Kagwe called out nations that had defied the WHO's call to stop vaccinating their youth while elderly persons and those at high risk in other countries had not received the life-saving jabs.

"Appreciating the fact that none is safe until we are all safe must mean that to vaccinate generally safe 13-year-olds in one country while denying high-risk adults' access to the vaccine in another country is a damning contradiction of this principle," he noted.

Kenya, with a population of more than 52 million, has only managed to vaccinate 954,515 people so far, since its mass inoculation drive was launched in early March.

The situation is similar or worse in other countries in Africa and the poor countries across the world.
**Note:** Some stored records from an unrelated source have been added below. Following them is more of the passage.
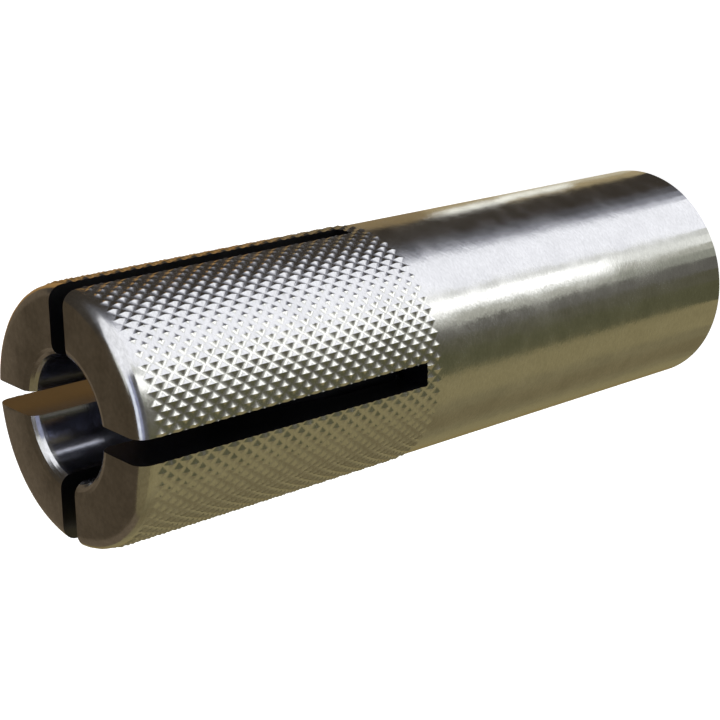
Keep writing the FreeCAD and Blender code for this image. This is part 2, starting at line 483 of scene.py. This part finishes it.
def steel(name, dull, bright, low_gloss, high_gloss, grain_depth, wave_depth):
    """Steel that is cloudy in colour, gloss and level, with the fine marks of turning round the axis."""
    material, tree, shader = new_material(name)
    place = add(tree, "ShaderNodeTexCoord").outputs["Object"]
    clouds = add(tree, "ShaderNodeTexNoise", {"Vector": place, "Scale": CLOUD_SCALE, **FEW_SMALL_PARTS})
    level = clouds.outputs["Fac"]
    gloss = add(tree, "ShaderNodeMapRange", {
        "Value": level,
        "From Min": 0.3,
        "From Max": 0.7,
        "To Min": low_gloss,
        "To Max": high_gloss,
    })
    marks = add(tree, "ShaderNodeMapping", {"Vector": place, "Scale": GRAIN_SQUEEZE})
    grain = add(tree, "ShaderNodeTexNoise", {
        "Vector": marks.outputs["Vector"],
        "Scale": GRAIN_SCALE,
        **FEW_SMALL_PARTS,
    })
    both = add(tree, "ShaderNodeMath", {0: level, 1: grain.outputs["Fac"]}, operation="ADD")
    share = add(tree, "ShaderNodeMapRange", {"Value": both.outputs[0], "From Min": 0.7, "From Max": 1.3})
    tone = add(tree, "ShaderNodeMix", {
        "Factor": share.outputs["Result"],
        MIX_FIRST: srgb(dull),
        MIX_SECOND: srgb(bright),
    }, data_type="RGBA")
    waves = add(tree, "ShaderNodeBump", {"Height": level, "Strength": 1.0, "Distance": wave_depth * MM})
    bump = add(tree, "ShaderNodeBump", {
        "Height": grain.outputs["Fac"],
        "Strength": 1.0,
        "Distance": grain_depth * MM,
        "Normal": waves.outputs["Normal"],
    })
    set_inputs(tree, shader, {
        "Base Color": tone.outputs[MIX_RESULT],
        "Metallic": 1.0,
        "Roughness": gloss.outputs["Result"],
        "Normal": bump.outputs["Normal"],
    })
    return material


# Name, dull and bright tone, least and most roughness, and depth of the grain and the waves in mm
FINISHES = [
    # Zinc over drawn and rolled bar: bands of reflection with soft, slightly wavy edges and a fine grain
    ("zinc_plated_steel", "#dadada", "#ebebeb", 0.14, 0.26, 0.009, 0.04),
    # Zinc over a freshly turned face and rim: a little darker, with a clean highlight round the rim
    ("turned_plated_steel", "#d0d0cf", "#e8e8e7", 0.14, 0.24, 0.003, 0.02),
    # Bored and hardly plated: bluish, and the sharpest mirror of all
    ("bored_steel", "#d8dae6", "#e4e6f2", 0.12, 0.17, 0.005, 0.01),
    # Slots, thread and the plug's space: painted shade in these recesses, dark grey with an even, dull
    # shine
    ("steel_with_painted_recess_shade", "#646469", "#6b6b70", 0.28, 0.32, 0.001, 0.001),
    # Hardened and phosphated: matt and nearly black
    ("phosphated_steel", "#3c3d41", "#46474c", 0.48, 0.56, 0.01, 0.01),
]
zinc, turned, bored, recess_shade_steel, phosphated = [steel(*row) for row in FINISHES]
print("finishes:", len(FINISHES))

# %% Which face has which finish
ZINC, BORED, PAINTED_RECESS_SHADE, TURNED = range(4)
SQUARE_ON = 0.99
BORE_REACH = CHAMBER_R + 1.2 * MM


def is_sawn(face):
    """Whether a face is a side or the end of a slot."""
    x, y, z = face.center
    side_x = abs(abs(x) - SLOT_WIDTH / 2) < NEAR and abs(face.normal.x) > SQUARE_ON
    side_y = abs(abs(y) - SLOT_WIDTH / 2) < NEAR and abs(face.normal.y) > SQUARE_ON
    end = abs(z - SLOT_END) < NEAR and face.normal.z > SQUARE_ON
    return z > SLOT_END - NEAR and (side_x or side_y or end)


def finish_of(face):
    """Which finish a face of the sleeve has. The thread and the plug's space get the same painted shade
    as the cuts.
    """
    x, y, z = face.center
    # Slot sides and ends, and the inside below the tip bore, get the dark finish that is painted shade
    if is_sawn(face):
        return PAINTED_RECESS_SHADE
    if math.hypot(x, y) < BORE_REACH and THREAD_CHAMFER < z < LENGTH - MOUTH_R:
        return PAINTED_RECESS_SHADE if z < CONE_TOP else BORED
    return TURNED if z > LENGTH - RIM_R else ZINC


sleeve.data.materials.clear()
for material in (zinc, bored, recess_shade_steel, turned):
    sleeve.data.materials.append(material)
for face in sleeve.data.polygons:
    face.material_index = finish_of(face)
plug.data.materials.clear()
plug.data.materials.append(phosphated)
# This counts the faces with the painted shade finish
print("oily faces:", sum(face.material_index == PAINTED_RECESS_SHADE for face in sleeve.data.polygons))

# %% [markdown]
# ## Where the pieces belong
#
# Nothing moves against anything else, so both pieces ride on the one body of the frame.

# %% Ride on the root
for piece, slot_name in ((sleeve, "plated_steel"), (plug, "plug_steel")):
    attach(piece, "root")
    print(piece.name, "rides on root in slot", slot_name)

# %% [markdown]
# ## The studio
#
# The floor is plain and pale. Cameras, mirrors and glass see it white, and only its own diffuse light
# carries the sleeve's shadow. The world is white to them too, and dimmer as a light.

# %% Floor and world
WHITE = (1.0, 1.0, 1.0, 1.0)
FLOOR_GLOW = 0.72
WORLD_LIGHT = 0.35


def seen_white(tree):
    """1 where a ray comes from the camera, a mirror or glass, else 0."""
    rays = add(tree, "ShaderNodeLightPath").outputs
    either = {0: rays["Is Camera Ray"], 1: rays["Is Glossy Ray"]}
    mirror = add(tree, "ShaderNodeMath", either, operation="MAXIMUM")
    either = {0: mirror.outputs[0], 1: rays["Is Transmission Ray"]}
    return add(tree, "ShaderNodeMath", either, operation="MAXIMUM").outputs[0]


bpy.ops.object.select_all(action="DESELECT")
bpy.ops.mesh.primitive_plane_add(size=4.0, location=(0.0, 0.0, 0.0))
floor = bpy.context.active_object
floor.name = "floor"
paper, tree, shader = new_material("white_paper")
glow = add(tree, "ShaderNodeMath", {0: seen_white(tree), 1: FLOOR_GLOW}, operation="MULTIPLY")
set_inputs(tree, shader, {
    "Base Color": srgb("#d8d8d8"),
    "Roughness": 0.9,
    "Specular IOR Level": 0.0,
    "Emission Color": WHITE,
    "Emission Strength": glow.outputs[0],
})
floor.data.materials.append(paper)

world = bpy.data.worlds.new("studio")
bpy.context.scene.world = world
world.use_nodes = True
tree = world.node_tree
level = add(tree, "ShaderNodeMapRange", {"Value": seen_white(tree), "To Min": WORLD_LIGHT, "To Max": 1.0})
set_inputs(tree, tree.nodes["Background"], {"Color": WHITE, "Strength": level.outputs["Result"]})
print("floor in m:", [round(side, 2) for side in floor.dimensions])

# %% [markdown]
# ## The cards
#
# Bright metal shows nothing but its surroundings, so a photographer of tools hangs cards round it: white
# for the long highlight, charcoal beside it for contrast, olive and tan for warmth. No card is seen by
# the camera, throws a shadow or lights the floor.

# %% Card colours
CARD_GLOW = 1.33
SUNNY_GLOW = 1.7
CARD_COLOURS = {
    "white": "#ebecf1",
    "warm_white": "#fffffc",
    "pearl": "#d9dad4",
    "mist": "#c3c4bf",
    "silver": "#b5b6be",
    "slate": "#74757c",
    "iron": "#4a494b",
    "charcoal": "#342f29",
    "stone": "#a3a398",
    "ash": "#85867b",
    "pewter": "#5a5852",
    "lichen": "#4f4d3e",
    "moss": "#4c4b36",
    "khaki": "#7a7151",
    "drab": "#6e664b",
    "olive": "#675e44",
    "tan": "#958767",
    "sand": "#776a45",
    "flax": "#b0a891",
    "cream": "#e8e7dc",
    "fawn": "#7a6a4d",
    "bronze": "#917044",
    "loam": "#594e40",
    "umber": "#40372b",
    "haze": "#82869f",
    "sky": "#dfe5f4",
}


def card_material(name):
    """A card that glows in its colour, a little stronger to make up for what the metal takes away."""
    strength = SUNNY_GLOW if name == "warm_white" else CARD_GLOW
    material = bpy.data.materials.new("card_" + name)
    material.use_nodes = True
    tree = material.node_tree
    tree.nodes.clear()
    light = add(tree, "ShaderNodeEmission", {"Color": srgb(CARD_COLOURS[name]), "Strength": strength})
    add(tree, "ShaderNodeOutputMaterial", {"Surface": light.outputs[0]})
    return material


card_materials = {name: card_material(name) for name in CARD_COLOURS}
print("card colours:", len(card_materials))


def finish_card(card, name):
    """Leave edit mode, colour the card and hide it from everything but mirror reflections."""
    bpy.ops.object.mode_set(mode="OBJECT")
    card.data.materials.append(card_materials[name])
    card.visible_camera = False
    card.visible_shadow = False
    card.visible_diffuse = False
    return card


# %% [markdown]
# The cards below the horizon lie as a fan on the floor. Each is bounded by two lines that leave the
# bar's skin in the direction in which the mirrored rays of the camera do, so it shows as one straight
# band along the whole bar. Their directions are measured from the camera's.

# %% Fan of cards on the floor
CAMERA_TURN = math.radians(21.6)
CARD_HEIGHT = 0.02 * MM
FAN_STEP = 4
FOOT = 13
FAR = 600
# From and to which direction in degrees, from and to which distance in mm, and the colour
FAN = [
    (-180, -150, 0, FAR, "sand"),
    (-150, -130, 0, FAR, "khaki"),
    (-130, -118, 0, FAR, "drab"),
    (-118, -96, 0, FAR, "olive"),
    (-96, -82, 0, FAR, "drab"),
    (-82, -52, 0, FAR, "khaki"),
    (-52, -30, 0, FAR, "moss"),
    (-30, -17, 0, FAR, "lichen"),
    (-17, -4, 0, FAR, "pewter"),
    (-4, 5, 0, FOOT, "ash"),
    (-4, 5, FOOT, 90, "stone"),
    (-4, 5, 90, FAR, "ash"),
    (5, 12, 0, FOOT, "stone"),
    (12, 21, 0, FOOT, "pearl"),
    (5, 9, FOOT, FAR, "pearl"),
    (9, 21, FOOT, FAR, "warm_white"),
    (21, 28, 0, FAR, "mist"),
    (28, 67, 0, FAR, "white"),
    (67, 73, 0, FAR, "silver"),
    (73, 81, 0, FAR, "slate"),
    (81, 91, 0, FAR, "iron"),
    (91, 128, 0, FAR, "charcoal"),
    (128, 146, 0, 9, "tan"),
    (146, 180, 0, 9, "flax"),
    (128, 134, 9, 19, "tan"),
    (134, 150, 9, 19, "cream"),
    (150, 164, 9, 19, "flax"),
    (164, 180, 9, 19, "tan"),
    (128, 143, 19, 30, "cream"),
    (143, 180, 19, 30, "tan"),
    (128, 180, 30, 60, "fawn"),
    (128, 180, 60, FAR, "bronze"),
]


def floor_card(start, end, near, far, name):
    """Part of the fan between two directions and two distances."""
    steps = max(2, round((end - start) / FAN_STEP))
    points = []
    for i in range(steps + 1):
        heading = math.radians(start + (end - start) * i / steps)
        leave = CAMERA_TURN + heading / 2
        away = CAMERA_TURN + heading
        for distance in (near * MM, far * MM):
            x = BODY_R * math.cos(leave) + distance * math.cos(away)
            y = BODY_R * math.sin(leave) + distance * math.sin(away)
            points.append((x, y, CARD_HEIGHT))
    edges = [(2 * i, 2 * i + 1) for i in range(steps + 1)]
    card = start_mesh("card_" + name, points, edges)
    bpy.ops.mesh.bridge_edge_loops()
    return finish_card(card, name)


cards = [floor_card(*row) for row in FAN]
print("cards on the floor:", len(cards))

# %% [markdown]
# The other cards hang in the open, as patches of a ball round the sleeve. What the face and the rim
# mirror comes from them. A patch is an upright arc, spun about Z.

# %% Panels round the sleeve
BALL_CENTRE = 30 * MM
RISE_STEP = 6
TURN_STEP = 8
# From and to which direction, from and to which height, all in degrees, and the colour
PANELS = [
    (-180, -100, -3, 27, "loam"),
    (-180, -100, 27, 60, "umber"),
    (-100, -40, -3, 60, "olive"),
    (-40, 22, -3, 24, "iron"),
    (-40, 22, 24, 42, "haze"),
    (-40, 22, 42, 60, "sky"),
    (22, 76, -3, 62, "white"),
    (22, 76, 62, 74, "mist"),
    (76, 92, -3, 60, "iron"),
    (92, 140, -3, 60, "charcoal"),
    (140, 180, -3, 27, "loam"),
    (140, 180, 27, 60, "umber"),
    (-180, 22, 60, 90, "umber"),
    (22, 76, 74, 90, "umber"),
    (76, 180, 60, 90, "umber"),
]


def panel(start, end, low, high, name):
    """Patch of a ball round the sleeve, as far out as the fan reaches."""
    radius = FAR * MM
    rises = max(2, round((high - low) / RISE_STEP))
    turns = max(3, round((end - start) / TURN_STEP))
    first = CAMERA_TURN + math.radians(start)
    points = []
    for i in range(rises + 1):
        rise = math.radians(low + (high - low) * i / rises)
        x = radius * math.cos(rise) * math.cos(first)
        y = radius * math.cos(rise) * math.sin(first)
        points.append((x, y, BALL_CENTRE + radius * math.sin(rise)))
    card = start_mesh("panel_" + name, points, [(i, i + 1) for i in range(rises)])
    # The Spin operator turns clockwise about its axis, so the axis points down
    sweep = math.radians(end - start)
    bpy.ops.mesh.spin(steps=turns, angle=sweep, center=(0, 0, 0), axis=(0, 0, -1))
    return finish_card(card, name)


cards += [panel(*row) for row in PANELS]
print("cards in all:", len(cards))

# %% [markdown]
# ## Lamp and camera
#
# One broad, soft lamp overhead gives the floor its light and the sleeve its shadow. The camera stands
# where the photograph's did and is rolled with it, so that the standing sleeve lies across the picture.
# Its place and its directions were fitted to the outline in the photograph.

# %% Lamp
bpy.ops.object.light_add(type="AREA", location=(0.1, -0.15, 0.7))
lamp = bpy.context.active_object
lamp.name = "overhead_softbox"
lamp.data.shape = "DISK"
lamp.data.size = 0.6
lamp.data.energy = 4.0
lamp.visible_glossy = False
print("lamp:", lamp.name, lamp.data.energy, "W")

# %% Camera
CAMERA_PLACE = (100.022 * MM, 39.766 * MM, 123.080 * MM)
CAMERA_RIGHT = (0.6581, -0.0083, -0.7529)
CAMERA_BACK = (0.7206, 0.2968, 0.6266)
camera_data = bpy.data.cameras.new("camera")
camera_data.sensor_width = 36.0
camera_data.lens = 82.03
camera = bpy.data.objects.new("camera", camera_data)
bpy.context.scene.collection.objects.link(camera)
right = Vector(CAMERA_RIGHT).normalized()
back = Vector(CAMERA_BACK).normalized()
up = back.cross(right).normalized()
right = up.cross(back)
turned_to = Matrix((right, up, back)).transposed().to_4x4()
camera.matrix_world = Matrix.Translation(CAMERA_PLACE) @ turned_to
bpy.context.scene.camera = camera
bpy.context.scene.view_settings.view_transform = "Standard"
print("camera to the foot in mm:", round(Vector(CAMERA_PLACE).length / MM, 1))
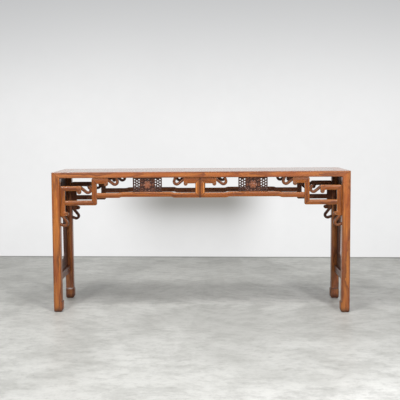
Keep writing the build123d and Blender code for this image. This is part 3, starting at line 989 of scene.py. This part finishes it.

A report by WHO earlier this month noted that, only 0.3 percent of COVID-19 vaccine supply is going to low-income countries.

Africa at large has administered just over 22 million vaccine doses, which account for less than 2 percent of the over 1.3 billion COVID-19 vaccines given globally so far.

Approximately 40 nations on the continent rely on doses from the WHO’s COVAX initiative and the Serum Institute of India. These countries have recently struggled to obtain the vital jabs as vaccines made in India are diverted for domestic use amid a worsened situation there.

In his speech on Tuesday, Kagwe called for more manufacturing of vaccines around the world, which could be made possible by the enactment of a proposed vaccine patent waiver fronted by South Africa and India, and supported by hundreds of countries including Kenya.

"We must step up regional and local manufacturing of vaccines by facilitating and fast tracking regulatory and prequalification for local production, especially in Africa in WHO processes," said Kagwe.